*Stored data*:
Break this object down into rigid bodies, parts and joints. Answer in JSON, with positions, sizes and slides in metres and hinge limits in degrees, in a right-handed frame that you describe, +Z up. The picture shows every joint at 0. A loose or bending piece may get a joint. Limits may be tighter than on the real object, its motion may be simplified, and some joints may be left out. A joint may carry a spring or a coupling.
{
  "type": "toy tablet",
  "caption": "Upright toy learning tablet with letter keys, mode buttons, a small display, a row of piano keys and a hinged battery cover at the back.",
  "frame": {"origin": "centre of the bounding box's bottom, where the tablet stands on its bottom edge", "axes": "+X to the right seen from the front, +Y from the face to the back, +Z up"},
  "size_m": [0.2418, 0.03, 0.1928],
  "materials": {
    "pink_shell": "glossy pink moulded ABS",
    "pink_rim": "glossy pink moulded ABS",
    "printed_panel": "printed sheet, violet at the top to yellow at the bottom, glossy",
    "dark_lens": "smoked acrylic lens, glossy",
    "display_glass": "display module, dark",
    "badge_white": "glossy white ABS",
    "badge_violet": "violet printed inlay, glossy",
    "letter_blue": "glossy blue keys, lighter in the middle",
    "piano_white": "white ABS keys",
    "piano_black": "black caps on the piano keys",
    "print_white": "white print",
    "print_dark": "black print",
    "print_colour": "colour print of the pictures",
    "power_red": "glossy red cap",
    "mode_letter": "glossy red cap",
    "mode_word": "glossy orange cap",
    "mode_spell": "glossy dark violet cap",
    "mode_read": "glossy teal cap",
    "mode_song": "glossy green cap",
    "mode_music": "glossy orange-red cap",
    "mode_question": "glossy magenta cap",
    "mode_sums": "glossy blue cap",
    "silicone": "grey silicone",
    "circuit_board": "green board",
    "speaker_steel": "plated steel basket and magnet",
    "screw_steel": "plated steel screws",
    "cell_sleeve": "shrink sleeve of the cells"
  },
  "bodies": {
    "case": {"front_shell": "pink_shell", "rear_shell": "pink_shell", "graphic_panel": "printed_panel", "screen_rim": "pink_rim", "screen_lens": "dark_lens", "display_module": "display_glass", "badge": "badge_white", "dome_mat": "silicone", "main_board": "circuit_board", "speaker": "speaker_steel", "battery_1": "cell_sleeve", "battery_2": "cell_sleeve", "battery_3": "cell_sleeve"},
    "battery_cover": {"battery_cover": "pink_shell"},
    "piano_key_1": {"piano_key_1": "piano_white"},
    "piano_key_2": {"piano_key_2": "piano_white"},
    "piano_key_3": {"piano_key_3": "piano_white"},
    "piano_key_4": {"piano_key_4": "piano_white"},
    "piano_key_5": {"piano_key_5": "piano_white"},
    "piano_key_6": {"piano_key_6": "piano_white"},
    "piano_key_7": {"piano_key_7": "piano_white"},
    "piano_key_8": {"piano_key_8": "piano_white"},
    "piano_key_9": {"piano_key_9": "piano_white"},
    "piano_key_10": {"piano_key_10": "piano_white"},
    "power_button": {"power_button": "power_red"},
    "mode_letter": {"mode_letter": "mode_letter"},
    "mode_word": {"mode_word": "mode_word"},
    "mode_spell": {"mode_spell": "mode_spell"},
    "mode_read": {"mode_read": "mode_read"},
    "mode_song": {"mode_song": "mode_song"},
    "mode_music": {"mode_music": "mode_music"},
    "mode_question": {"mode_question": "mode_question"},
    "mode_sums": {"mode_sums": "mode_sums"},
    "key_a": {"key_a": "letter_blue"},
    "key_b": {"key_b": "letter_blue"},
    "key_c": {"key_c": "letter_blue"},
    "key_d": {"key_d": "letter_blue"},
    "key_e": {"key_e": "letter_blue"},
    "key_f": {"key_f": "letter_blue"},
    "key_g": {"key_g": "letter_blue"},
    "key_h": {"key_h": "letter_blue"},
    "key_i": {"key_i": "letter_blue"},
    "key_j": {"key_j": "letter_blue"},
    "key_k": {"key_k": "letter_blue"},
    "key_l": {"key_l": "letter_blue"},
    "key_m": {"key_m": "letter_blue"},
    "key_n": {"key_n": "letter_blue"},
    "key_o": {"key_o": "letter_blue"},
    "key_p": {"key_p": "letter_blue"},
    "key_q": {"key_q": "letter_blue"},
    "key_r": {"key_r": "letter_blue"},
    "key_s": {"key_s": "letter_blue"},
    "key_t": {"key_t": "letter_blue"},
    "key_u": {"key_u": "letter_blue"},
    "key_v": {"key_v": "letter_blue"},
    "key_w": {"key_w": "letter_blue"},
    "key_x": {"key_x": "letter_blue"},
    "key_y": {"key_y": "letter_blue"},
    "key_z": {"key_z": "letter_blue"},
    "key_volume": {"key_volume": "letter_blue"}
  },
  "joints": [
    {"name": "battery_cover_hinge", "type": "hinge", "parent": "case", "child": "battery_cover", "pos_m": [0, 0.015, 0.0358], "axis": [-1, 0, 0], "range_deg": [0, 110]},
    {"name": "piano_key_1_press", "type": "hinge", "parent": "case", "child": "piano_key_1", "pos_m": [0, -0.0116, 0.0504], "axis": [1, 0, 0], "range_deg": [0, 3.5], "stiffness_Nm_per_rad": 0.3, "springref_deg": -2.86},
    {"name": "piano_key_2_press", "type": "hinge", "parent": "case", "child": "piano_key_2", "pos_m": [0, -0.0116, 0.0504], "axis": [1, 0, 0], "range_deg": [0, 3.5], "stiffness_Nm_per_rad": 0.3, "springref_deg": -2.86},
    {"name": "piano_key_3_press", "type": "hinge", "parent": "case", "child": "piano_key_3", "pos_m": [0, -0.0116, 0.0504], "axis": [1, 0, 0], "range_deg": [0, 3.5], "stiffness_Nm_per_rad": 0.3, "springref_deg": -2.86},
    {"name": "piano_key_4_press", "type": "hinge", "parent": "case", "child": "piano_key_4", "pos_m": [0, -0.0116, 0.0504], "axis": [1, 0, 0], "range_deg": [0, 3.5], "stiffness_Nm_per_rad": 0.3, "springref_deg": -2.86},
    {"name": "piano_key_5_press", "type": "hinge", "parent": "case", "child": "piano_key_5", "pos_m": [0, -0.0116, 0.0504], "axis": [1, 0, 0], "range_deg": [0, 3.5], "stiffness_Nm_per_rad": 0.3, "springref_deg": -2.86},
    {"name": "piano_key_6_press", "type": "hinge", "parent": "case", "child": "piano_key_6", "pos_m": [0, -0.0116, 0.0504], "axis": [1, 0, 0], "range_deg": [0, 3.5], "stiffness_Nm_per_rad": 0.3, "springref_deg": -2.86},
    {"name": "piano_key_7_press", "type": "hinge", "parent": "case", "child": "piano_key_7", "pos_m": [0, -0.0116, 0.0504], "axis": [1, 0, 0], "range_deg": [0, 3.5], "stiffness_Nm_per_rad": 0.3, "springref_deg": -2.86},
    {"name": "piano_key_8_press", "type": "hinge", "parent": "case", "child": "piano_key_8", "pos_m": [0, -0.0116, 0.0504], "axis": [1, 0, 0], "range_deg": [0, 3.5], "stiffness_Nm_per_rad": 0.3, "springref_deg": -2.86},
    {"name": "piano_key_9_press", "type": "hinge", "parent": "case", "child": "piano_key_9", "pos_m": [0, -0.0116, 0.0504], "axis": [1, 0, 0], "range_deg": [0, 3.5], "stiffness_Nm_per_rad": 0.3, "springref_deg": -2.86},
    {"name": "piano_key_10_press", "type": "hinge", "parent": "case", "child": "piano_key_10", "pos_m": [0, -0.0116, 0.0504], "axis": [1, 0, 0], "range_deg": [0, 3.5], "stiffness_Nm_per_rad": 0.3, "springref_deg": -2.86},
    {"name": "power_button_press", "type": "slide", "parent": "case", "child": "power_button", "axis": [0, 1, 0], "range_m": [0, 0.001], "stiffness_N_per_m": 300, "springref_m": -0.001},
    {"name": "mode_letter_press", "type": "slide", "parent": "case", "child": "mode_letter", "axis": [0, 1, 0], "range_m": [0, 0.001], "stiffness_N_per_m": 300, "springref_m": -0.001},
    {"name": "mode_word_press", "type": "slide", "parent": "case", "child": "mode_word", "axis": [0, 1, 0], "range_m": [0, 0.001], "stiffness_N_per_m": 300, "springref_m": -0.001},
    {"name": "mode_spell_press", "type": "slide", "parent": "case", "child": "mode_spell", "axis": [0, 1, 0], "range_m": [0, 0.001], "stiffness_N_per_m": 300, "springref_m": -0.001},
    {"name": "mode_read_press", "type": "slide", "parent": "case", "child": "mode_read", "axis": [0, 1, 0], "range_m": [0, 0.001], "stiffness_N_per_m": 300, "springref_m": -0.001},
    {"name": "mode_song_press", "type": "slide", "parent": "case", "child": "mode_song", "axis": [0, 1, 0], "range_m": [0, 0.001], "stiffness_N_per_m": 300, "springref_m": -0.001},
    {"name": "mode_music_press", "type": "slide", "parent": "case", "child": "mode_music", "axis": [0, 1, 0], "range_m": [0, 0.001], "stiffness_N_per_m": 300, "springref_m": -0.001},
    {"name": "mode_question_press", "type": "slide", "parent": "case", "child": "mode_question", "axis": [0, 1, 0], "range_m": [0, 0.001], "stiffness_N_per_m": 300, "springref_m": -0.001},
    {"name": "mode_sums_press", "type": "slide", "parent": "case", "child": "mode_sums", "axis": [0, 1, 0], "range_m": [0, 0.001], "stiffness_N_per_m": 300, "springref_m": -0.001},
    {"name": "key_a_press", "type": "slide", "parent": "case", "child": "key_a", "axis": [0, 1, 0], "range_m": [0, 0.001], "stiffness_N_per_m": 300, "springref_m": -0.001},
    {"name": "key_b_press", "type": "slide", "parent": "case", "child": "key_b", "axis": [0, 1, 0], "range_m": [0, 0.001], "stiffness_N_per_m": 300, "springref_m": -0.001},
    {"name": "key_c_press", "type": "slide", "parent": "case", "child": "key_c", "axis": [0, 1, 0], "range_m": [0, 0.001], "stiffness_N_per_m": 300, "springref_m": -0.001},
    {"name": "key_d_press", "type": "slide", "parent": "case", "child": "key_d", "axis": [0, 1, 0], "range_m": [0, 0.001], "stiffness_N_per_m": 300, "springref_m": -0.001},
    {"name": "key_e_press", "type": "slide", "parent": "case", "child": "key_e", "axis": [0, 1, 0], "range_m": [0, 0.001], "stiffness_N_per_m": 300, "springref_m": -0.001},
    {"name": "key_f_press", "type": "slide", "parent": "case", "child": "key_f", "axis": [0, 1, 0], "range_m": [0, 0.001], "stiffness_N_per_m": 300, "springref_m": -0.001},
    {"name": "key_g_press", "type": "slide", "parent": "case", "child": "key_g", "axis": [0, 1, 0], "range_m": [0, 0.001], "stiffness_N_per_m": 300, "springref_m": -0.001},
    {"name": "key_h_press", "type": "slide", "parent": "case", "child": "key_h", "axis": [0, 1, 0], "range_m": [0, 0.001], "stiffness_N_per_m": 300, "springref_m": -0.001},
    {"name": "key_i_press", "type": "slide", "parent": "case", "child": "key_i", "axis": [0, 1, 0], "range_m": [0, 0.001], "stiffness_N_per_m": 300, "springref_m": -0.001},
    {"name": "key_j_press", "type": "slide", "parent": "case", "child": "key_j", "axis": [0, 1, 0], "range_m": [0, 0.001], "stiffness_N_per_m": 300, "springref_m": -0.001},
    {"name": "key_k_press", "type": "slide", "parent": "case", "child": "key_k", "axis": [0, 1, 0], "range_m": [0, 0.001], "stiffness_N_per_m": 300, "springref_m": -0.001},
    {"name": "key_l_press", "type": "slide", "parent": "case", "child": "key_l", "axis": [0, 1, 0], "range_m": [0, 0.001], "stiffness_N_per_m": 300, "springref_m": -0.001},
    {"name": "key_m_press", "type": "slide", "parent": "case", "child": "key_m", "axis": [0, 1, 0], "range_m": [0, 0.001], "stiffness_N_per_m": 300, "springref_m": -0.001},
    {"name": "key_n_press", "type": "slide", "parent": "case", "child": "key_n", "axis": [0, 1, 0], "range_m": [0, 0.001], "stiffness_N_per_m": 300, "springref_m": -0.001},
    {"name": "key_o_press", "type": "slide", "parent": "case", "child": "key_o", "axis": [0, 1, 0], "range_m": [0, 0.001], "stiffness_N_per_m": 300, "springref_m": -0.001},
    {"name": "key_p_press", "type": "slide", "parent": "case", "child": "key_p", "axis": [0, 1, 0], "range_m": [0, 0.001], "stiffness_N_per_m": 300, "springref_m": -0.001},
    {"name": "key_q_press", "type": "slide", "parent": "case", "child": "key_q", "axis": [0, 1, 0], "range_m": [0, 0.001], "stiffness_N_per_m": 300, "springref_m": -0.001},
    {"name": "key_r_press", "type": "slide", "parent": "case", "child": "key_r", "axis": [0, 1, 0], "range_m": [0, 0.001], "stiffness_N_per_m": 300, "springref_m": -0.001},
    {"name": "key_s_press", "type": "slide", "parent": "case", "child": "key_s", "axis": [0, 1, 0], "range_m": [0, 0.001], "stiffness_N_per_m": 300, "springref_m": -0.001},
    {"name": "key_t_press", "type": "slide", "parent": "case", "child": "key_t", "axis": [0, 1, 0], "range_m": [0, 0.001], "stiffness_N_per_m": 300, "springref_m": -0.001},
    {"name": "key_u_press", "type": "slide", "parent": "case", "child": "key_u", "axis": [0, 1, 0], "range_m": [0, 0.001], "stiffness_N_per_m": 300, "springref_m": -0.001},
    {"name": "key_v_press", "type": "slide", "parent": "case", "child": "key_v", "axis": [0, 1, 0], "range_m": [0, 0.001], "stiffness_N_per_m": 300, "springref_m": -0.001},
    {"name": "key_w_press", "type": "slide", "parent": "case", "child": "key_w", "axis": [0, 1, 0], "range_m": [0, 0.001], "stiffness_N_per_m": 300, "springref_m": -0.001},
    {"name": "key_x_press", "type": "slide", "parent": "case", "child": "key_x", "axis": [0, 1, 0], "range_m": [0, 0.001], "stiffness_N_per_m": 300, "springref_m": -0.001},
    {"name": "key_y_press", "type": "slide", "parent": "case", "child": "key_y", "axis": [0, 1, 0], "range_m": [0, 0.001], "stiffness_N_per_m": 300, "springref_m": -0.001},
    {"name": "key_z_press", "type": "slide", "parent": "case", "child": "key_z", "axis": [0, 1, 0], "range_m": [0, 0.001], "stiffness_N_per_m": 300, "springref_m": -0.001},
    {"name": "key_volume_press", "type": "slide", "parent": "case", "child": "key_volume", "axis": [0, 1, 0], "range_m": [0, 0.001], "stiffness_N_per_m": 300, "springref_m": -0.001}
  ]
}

*Problem*: Show, from the listing above, each line that contains the word "frame".

*Written response*:
Break this object down into rigid bodies, parts and joints. Answer in JSON, with positions, sizes and slides in metres and hinge limits in degrees, in a right-handed frame that you describe, +Z up. The picture shows every joint at 0. A loose or bending piece may get a joint. Limits may be tighter than on the real object, its motion may be simplified, and some joints may be left out. A joint may carry a spring or a coupling.
  "frame": {"origin": "centre of the bounding box's bottom, where the tablet stands on its bottom edge", "axes": "+X to the right seen from the front, +Y from the face to the back, +Z up"},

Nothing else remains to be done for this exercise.